Moradores da Favela Portelinha que foram contemplados em outubro com casas nos residenciais Ary Abussafi e Gergório Corrêa também denunciaram a venda, aluguel e troca de casas por veículos. “Ficamos indignadas, pois é difícil conseguir o imóvel próprio, sabemos de quem precisa e quando chegamos aqui vemos esta situação escancarada”, relata uma das contempladas.

Venda e compra pode custar caro

De acordo com a Prefeitura, o agente financeiro, a Caixa Econômica Federal é o responsável pela fiscalização da comercialização irregular das casas. Segundo a assessoria, se detectadas venda, troca ou aluguel das mesmas, o beneficiário perde o imóvel e o comprador perde a isenção, tendo que pagar o valor integral do imóvel ou ser sujeito à reintegração de posse.

O que fazer?

A Caixa disponibiliza o telefone da ouvidoria (ligação gratuita): 0800-721-6268. Aqueles que tiverem alguma informação a respeito da venda dos imóveis devem entrar em contato.

A delegada Ariene Cury, titular da Dedfaz (Delegacia Especializada na Repressão de Defraudações e Crimes Fazendários) declarou que não há nenhuma denúncia registrada na delegacia sobre venda, troca ou aluguel de casas populares.

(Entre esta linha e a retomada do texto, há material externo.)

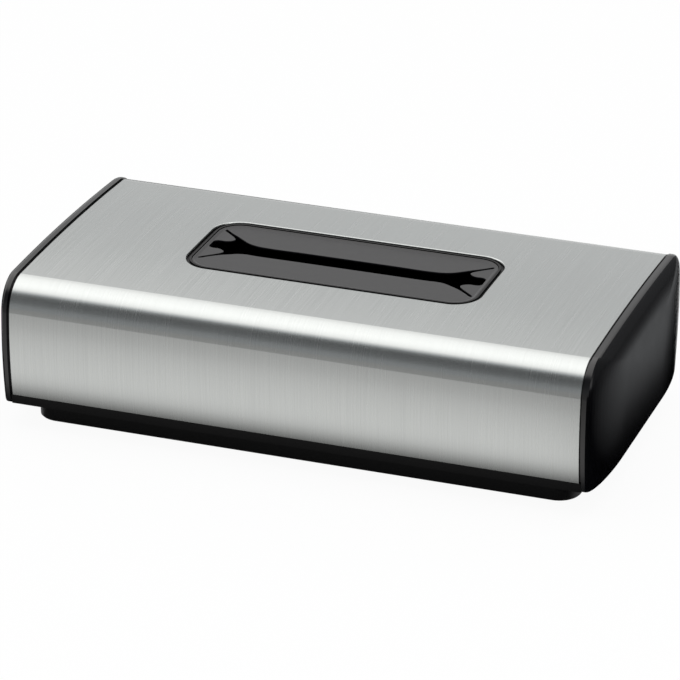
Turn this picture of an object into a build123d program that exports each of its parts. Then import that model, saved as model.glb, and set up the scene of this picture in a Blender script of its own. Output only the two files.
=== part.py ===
from build123d import *
import os
from math import cos, hypot, pi, sin, sqrt

# Tissue dispenser. Millimetres, +X along the length, +Y to the back, +Z up, table at Z = 0.
# The brushed steel cover, its end caps and the slotted membrane swing back on a rear hinge
# above a low black tray.

COVER_HALF_LENGTH = 127.5  # steel sheet only
COVER_TOP = 70.3           # highest line of the steel
SHEET = 0.8
CROWN_RADIUS = 1200.0      # slight crown of the top
BEND_RADIUS = 14.05        # outer bend between the top and the front
BOW_RADIUS = 177.7         # gentle bow of the front and back
BOW_DEPTH = 72.1           # largest half depth of the steel
BOW_HEIGHT = 44.9          # height of that widest line

CAP_GAP = 1.1              # dark line between the steel and each end cap
CAP_BAND = 1.6             # straight rim of an end cap
CAP_PROUD = 0.5            # rim height above the steel
CAP_DOME = 5.8             # bulge of the end face beyond the rim
CAP_LOW = 12.0             # underside of the cover
CAP_WALL = 2.5
CAP_CORNER = 2.5
SKIRT_LENGTH = 14.0
SKIRT_WALL = 1.6
SHEET_LOW = CAP_LOW + 4.5  # lower edge of the steel

FOOT_DROP = 1.0            # how far the rubber feet stand below the tray
TRAY_HALF_LENGTH = COVER_HALF_LENGTH - 4.6
TRAY_HALF_DEPTH = BOW_DEPTH - 13.5
TRAY_CORNER = 10.1
TRAY_WALL = 2.2
TRAY_FLOOR = 2.5
TRAY_TOP = CAP_LOW + 7.0

OPENING_LENGTH = 134.2
OPENING_DEPTH = 55.8
OPENING_CORNER = 12.8
EDGE_ROUND = 0.5           # the steel is rolled over at the opening
EDGE_GAP = 1.5             # between the steel's edge and the opening frame
LIP = 0.9                  # dark lip round the membrane
LIP_DROP = 0.15            # the lip lies this far below the steel
MEMBRANE_DROP = 0.25       # and the membrane's rim this far below the lip
MEMBRANE_STEP = 0.4        # the field lies this far below its own rim
MEMBRANE_SKIN = 0.8
SLOT_HALF = 5.0            # half width of the straight part of the slot
SLOT_MARGIN = 4.3          # from the slot's end to the steel's cut edge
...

Ariene orienta os cadastrados que tiverem informações de indícios de comercialização das unidades habitacionais a procurarem a Dedfaz para que seja feita investigação.

Parada?

O vereador eleito deputado federal Zeca do PT encaminhou pedido de abertura de investigação ao MPE (Ministério Público Estadual). “É um absurdo, uma vergonha. Fico triste de ter que falar disto novamente. Ninguém investiga nada. Famílias sem necessidade sendo sorteadas e depois vendendo as casas enquanto várias famílias precisam de uma moradia”.

O MPE ficou de verificar se há processo em andamento investigando a venda das unidades habitacionais, mas não retornou até o fechamento desta matéria.